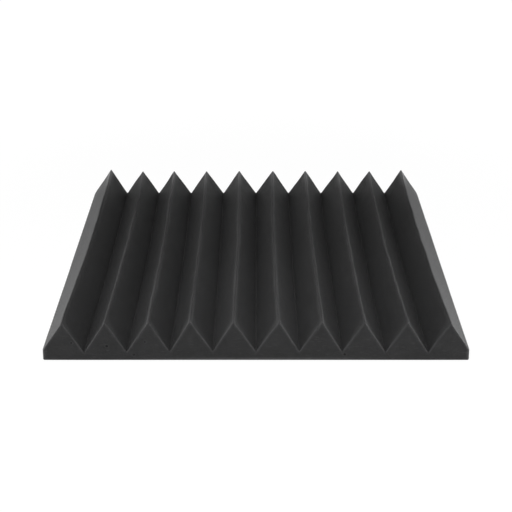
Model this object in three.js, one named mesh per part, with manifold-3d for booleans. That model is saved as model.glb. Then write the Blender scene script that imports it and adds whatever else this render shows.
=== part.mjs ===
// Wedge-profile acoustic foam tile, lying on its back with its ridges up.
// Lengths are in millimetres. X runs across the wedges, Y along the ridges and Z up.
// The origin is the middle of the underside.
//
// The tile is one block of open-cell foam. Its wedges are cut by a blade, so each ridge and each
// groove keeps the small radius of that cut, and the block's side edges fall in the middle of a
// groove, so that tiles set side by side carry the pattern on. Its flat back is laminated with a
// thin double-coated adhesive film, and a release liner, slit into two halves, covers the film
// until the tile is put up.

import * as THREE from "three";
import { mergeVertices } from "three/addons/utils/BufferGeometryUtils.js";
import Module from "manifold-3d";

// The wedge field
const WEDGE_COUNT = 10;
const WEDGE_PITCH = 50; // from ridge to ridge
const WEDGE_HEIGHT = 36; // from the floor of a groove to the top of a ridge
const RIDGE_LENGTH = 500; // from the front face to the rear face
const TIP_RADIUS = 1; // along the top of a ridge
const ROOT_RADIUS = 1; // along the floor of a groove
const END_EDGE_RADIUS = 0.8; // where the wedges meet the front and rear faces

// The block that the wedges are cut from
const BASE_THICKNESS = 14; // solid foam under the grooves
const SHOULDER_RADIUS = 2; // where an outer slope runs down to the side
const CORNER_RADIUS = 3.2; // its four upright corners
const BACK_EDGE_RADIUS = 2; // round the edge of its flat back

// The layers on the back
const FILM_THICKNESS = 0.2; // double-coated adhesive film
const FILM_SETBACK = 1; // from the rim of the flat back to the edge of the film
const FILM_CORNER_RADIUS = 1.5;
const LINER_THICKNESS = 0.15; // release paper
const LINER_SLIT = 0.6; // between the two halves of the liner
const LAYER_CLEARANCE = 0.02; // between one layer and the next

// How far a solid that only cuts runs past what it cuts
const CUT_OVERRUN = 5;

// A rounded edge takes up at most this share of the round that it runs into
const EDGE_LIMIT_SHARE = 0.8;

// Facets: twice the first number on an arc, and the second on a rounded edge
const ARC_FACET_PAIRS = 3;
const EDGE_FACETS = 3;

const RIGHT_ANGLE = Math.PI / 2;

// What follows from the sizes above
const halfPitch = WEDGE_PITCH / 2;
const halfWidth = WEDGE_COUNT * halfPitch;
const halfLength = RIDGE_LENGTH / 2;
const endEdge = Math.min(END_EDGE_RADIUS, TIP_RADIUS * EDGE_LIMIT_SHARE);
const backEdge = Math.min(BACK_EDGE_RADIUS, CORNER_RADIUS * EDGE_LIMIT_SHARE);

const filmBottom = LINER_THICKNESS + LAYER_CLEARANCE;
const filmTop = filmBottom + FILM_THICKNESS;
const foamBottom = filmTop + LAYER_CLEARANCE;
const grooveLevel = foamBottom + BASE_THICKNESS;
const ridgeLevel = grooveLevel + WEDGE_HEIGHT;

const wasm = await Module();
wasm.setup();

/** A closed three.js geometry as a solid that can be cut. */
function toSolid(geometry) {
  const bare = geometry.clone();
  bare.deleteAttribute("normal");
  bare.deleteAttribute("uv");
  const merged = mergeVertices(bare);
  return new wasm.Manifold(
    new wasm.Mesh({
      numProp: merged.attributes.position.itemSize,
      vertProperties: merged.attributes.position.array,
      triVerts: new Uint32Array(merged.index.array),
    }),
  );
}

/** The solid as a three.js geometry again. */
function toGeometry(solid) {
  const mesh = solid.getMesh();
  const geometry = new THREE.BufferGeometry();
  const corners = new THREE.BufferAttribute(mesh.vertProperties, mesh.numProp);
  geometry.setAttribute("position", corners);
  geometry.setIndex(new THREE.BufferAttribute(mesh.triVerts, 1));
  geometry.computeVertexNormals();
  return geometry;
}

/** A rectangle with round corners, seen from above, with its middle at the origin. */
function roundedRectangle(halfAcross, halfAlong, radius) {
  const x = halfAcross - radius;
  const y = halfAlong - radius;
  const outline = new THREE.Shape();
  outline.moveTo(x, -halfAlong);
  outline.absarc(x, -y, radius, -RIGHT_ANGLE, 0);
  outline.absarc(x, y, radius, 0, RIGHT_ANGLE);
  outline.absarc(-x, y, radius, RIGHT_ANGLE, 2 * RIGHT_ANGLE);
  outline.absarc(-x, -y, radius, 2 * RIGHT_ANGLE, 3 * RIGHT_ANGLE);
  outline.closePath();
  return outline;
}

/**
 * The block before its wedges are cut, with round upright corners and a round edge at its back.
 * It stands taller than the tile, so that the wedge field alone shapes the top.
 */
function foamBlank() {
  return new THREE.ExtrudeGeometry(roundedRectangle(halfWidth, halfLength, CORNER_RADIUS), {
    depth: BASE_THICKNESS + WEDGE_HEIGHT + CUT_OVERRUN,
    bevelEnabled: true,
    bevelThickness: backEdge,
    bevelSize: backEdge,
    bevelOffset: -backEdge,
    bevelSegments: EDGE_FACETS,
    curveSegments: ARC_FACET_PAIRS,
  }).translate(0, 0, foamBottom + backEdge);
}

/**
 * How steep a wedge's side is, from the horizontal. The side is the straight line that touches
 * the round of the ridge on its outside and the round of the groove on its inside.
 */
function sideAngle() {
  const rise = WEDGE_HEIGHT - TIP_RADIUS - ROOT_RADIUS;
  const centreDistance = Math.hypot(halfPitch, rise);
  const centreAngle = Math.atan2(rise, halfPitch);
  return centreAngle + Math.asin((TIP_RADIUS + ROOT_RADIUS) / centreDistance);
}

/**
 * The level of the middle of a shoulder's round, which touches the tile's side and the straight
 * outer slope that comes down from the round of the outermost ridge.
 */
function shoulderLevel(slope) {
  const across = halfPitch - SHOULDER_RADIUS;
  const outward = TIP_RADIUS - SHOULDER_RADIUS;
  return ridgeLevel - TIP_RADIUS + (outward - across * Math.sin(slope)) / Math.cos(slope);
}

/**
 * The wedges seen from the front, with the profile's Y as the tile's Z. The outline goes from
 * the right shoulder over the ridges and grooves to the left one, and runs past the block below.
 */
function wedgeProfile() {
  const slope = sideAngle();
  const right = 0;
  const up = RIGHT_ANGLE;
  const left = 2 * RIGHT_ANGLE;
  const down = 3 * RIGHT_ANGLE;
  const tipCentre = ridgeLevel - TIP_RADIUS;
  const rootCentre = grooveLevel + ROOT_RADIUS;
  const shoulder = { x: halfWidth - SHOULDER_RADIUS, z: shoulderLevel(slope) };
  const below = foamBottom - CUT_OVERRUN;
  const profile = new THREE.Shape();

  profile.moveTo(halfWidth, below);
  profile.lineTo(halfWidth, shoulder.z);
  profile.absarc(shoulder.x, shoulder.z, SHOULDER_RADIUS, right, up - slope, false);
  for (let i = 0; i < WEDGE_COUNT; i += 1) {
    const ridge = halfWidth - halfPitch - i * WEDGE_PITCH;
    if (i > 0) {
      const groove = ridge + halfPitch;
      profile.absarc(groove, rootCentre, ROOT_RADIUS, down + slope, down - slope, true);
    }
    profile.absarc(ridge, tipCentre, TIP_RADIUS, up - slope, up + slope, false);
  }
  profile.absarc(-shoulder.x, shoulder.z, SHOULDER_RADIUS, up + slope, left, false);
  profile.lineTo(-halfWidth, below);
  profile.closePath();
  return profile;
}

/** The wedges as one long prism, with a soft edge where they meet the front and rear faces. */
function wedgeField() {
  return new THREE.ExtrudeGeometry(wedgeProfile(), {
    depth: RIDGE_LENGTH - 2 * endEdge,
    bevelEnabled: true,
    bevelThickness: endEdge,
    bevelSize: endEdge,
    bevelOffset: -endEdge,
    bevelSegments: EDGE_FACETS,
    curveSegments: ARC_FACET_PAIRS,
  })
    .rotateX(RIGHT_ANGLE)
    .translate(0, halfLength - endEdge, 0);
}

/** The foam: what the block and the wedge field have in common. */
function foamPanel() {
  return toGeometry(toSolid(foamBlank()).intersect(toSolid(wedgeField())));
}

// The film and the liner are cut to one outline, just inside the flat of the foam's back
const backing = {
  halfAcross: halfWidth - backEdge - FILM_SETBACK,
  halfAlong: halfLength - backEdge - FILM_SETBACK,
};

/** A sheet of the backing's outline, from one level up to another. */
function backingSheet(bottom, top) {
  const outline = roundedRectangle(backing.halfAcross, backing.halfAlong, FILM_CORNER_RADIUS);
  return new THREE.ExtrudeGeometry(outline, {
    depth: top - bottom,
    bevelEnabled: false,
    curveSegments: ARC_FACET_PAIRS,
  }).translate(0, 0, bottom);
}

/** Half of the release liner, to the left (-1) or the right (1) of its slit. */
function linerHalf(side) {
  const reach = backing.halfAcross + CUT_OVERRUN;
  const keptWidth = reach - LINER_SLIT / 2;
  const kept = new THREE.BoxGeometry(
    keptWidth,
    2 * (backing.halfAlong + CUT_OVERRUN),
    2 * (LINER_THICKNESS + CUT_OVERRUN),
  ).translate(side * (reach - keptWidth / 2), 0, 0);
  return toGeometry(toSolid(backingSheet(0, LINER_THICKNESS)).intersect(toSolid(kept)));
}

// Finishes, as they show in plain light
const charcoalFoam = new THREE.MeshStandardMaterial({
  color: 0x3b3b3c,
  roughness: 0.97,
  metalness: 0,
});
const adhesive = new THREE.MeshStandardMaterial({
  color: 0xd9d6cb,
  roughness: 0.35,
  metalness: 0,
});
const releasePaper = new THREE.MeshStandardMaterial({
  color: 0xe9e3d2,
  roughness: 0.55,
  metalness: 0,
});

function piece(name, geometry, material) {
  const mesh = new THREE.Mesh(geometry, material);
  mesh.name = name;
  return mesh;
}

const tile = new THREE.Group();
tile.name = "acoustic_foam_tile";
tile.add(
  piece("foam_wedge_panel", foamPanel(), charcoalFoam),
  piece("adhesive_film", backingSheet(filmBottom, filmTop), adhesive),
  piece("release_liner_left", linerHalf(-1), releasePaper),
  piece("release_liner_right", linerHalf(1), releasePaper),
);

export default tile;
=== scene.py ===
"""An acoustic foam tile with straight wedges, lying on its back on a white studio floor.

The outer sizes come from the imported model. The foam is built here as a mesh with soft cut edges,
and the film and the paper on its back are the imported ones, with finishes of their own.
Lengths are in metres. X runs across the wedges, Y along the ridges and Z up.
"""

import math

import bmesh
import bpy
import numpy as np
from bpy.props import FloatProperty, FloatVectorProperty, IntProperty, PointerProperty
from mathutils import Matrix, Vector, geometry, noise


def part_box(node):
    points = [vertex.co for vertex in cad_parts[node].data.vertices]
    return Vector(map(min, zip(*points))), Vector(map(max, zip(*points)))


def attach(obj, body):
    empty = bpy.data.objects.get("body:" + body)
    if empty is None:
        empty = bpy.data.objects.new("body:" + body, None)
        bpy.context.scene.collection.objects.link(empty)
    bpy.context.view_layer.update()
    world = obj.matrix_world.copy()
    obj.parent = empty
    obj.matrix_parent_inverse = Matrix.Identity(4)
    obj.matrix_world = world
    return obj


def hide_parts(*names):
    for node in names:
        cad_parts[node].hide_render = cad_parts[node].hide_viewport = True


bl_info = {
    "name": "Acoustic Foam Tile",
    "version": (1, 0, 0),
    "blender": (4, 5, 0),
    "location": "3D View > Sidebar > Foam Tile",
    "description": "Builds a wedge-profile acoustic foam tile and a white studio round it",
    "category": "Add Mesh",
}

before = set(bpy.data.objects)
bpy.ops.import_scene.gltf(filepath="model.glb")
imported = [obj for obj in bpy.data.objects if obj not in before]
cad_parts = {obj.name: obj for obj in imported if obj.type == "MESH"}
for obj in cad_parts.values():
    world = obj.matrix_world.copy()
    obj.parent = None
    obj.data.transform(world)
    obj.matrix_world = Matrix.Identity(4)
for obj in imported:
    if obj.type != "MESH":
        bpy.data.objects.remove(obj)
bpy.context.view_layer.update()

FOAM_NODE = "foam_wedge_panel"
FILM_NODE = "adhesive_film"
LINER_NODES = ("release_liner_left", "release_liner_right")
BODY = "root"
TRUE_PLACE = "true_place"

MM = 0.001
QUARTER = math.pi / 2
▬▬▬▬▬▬
Take the lines from the line with "const tile = new THREE.Group();" through the line with "for node in", both ends included, and give them again exactly, with nothing else.

const tile = new THREE.Group();
tile.name = "acoustic_foam_tile";
tile.add(
  piece("foam_wedge_panel", foamPanel(), charcoalFoam),
  piece("adhesive_film", backingSheet(filmBottom, filmTop), adhesive),
  piece("release_liner_left", linerHalf(-1), releasePaper),
  piece("release_liner_right", linerHalf(1), releasePaper),
);

export default tile;
=== scene.py ===
"""An acoustic foam tile with straight wedges, lying on its back on a white studio floor.

The outer sizes come from the imported model. The foam is built here as a mesh with soft cut edges,
and the film and the paper on its back are the imported ones, with finishes of their own.
Lengths are in metres. X runs across the wedges, Y along the ridges and Z up.
"""

import math

import bmesh
import bpy
import numpy as np
from bpy.props import FloatProperty, FloatVectorProperty, IntProperty, PointerProperty
from mathutils import Matrix, Vector, geometry, noise


def part_box(node):
    points = [vertex.co for vertex in cad_parts[node].data.vertices]
    return Vector(map(min, zip(*points))), Vector(map(max, zip(*points)))


def attach(obj, body):
    empty = bpy.data.objects.get("body:" + body)
    if empty is None:
        empty = bpy.data.objects.new("body:" + body, None)
        bpy.context.scene.collection.objects.link(empty)
    bpy.context.view_layer.update()
    world = obj.matrix_world.copy()
    obj.parent = empty
    obj.matrix_parent_inverse = Matrix.Identity(4)
    obj.matrix_world = world
    return obj


def hide_parts(*names):
    for node in names:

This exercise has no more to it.